Shell lifts dividend, returns to profit in Q3
Royal Dutch Shell on Thursday unveiled a plan to increase dividends and cut debt as it swung to a small third quarter profit.
The energy giant lifted its dividend by 4% quarter on quarter to 16.65 cents a share. Adjusted earnings were $955m for the three months to the end of September, easily beating analyst forecasts of a $146m profit, but well below the $4.76bn recorded for the same period last year as global oil prices collapsed in the face of the Covid-19 pandemic.
Shell reported a $177m profit on a current cost of supplies basis, compared with a $18.4bn loss in the second quarter.
The company said it planned to reduce debt to $65bn from $73.5bn at the end of September and a target to distribute a total of 20-30% of cash flow from operations to shareholders.

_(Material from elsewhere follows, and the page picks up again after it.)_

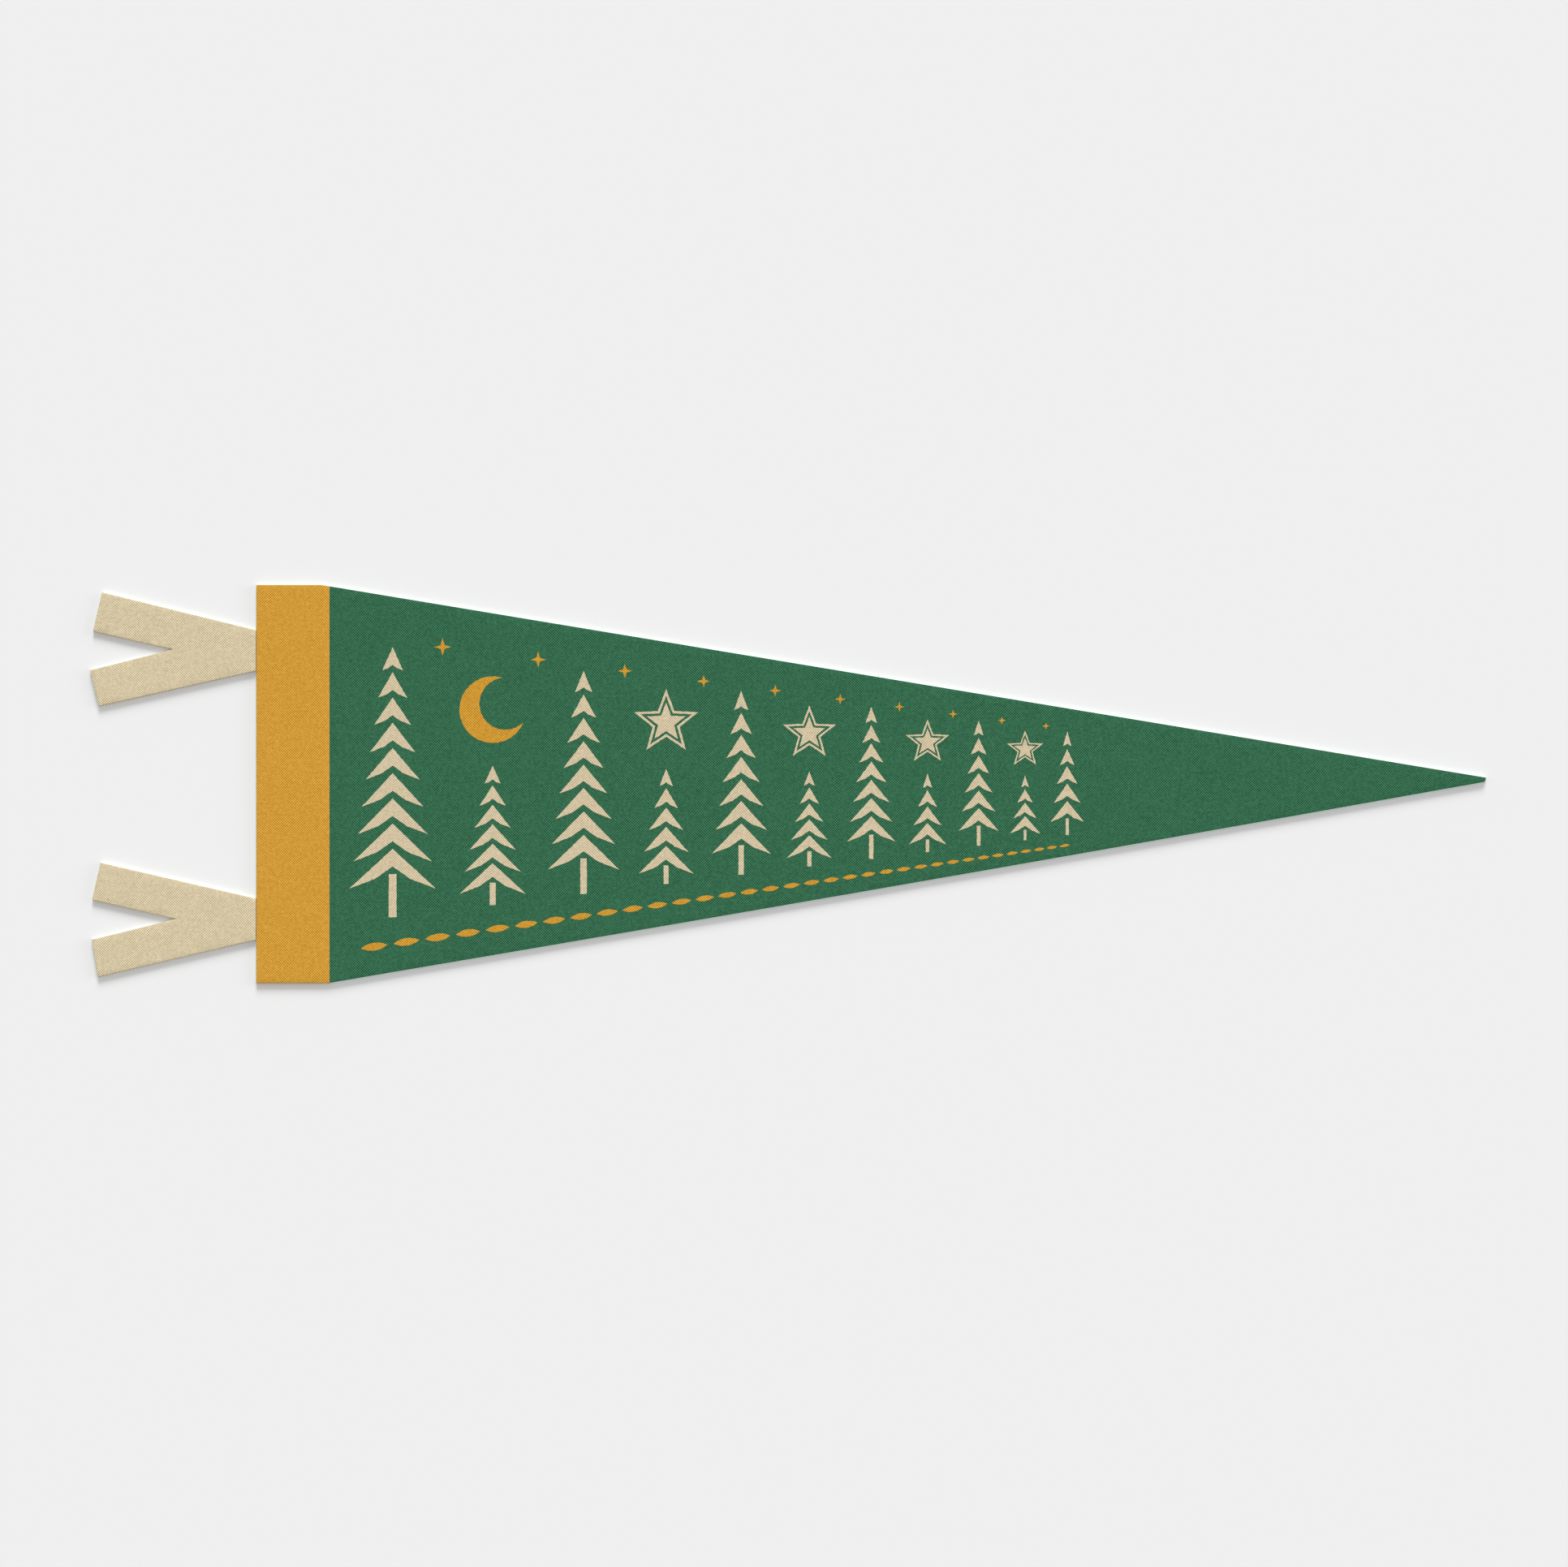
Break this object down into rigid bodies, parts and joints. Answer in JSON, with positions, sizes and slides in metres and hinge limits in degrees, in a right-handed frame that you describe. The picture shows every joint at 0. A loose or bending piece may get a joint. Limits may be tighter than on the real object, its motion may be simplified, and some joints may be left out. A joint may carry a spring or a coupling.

Earnings were hit by lower for oil and liquefied natural gas prices, and weaker refining, partly offset by reduced operating expenses and better marketing margins. Gearing fell to 31.4% from 32.7% in the second quarter.
“The strength of our performance gives us the confidence to lay out our strategic direction, resume dividend growth and to provide clarity on the cash allocation framework, with clear parameters to increase shareholder distributions,” said chief executive Ben Van Beurden.
Shell cut its dividend in April for the first time since the second world war. The company also cut the value of its oil and gas assets, alongside many of its rivals, as market prices plunged in response to falling demand for transport fuels this year.
It reported another writedown of almost $1bn on its Australian gas project, Prelude, in its third-quarter results.
Steven Clayton, fund manager with Hargreaves Lansdown, said Shell was "doing a good impression of a contortionist, as it tries to reshape itself from being a major oil & gas producer, to a carbon-neutral energy company".
"At the same time, the weak demand environment is putting the pressure on. Quarterly profits were better than some feared, but when the overall result is an 80% drop in earnings, that’s a funny sort of win. But Shell are trying to get back on the front foot, after a year which has seen their share price slump, by setting out their stall to investors."
"It all hinges on a radical restructuring that will see the group focus down onto core assets, shedding billions of dollars of non-core businesses. If it can transform itself in the way it suggests then shareholders can look forward to a steady growth in income, from a stock that yields over 5%. The shares opened almost 4% higher on the news as the market welcomes Shell’s return to dividend growth.”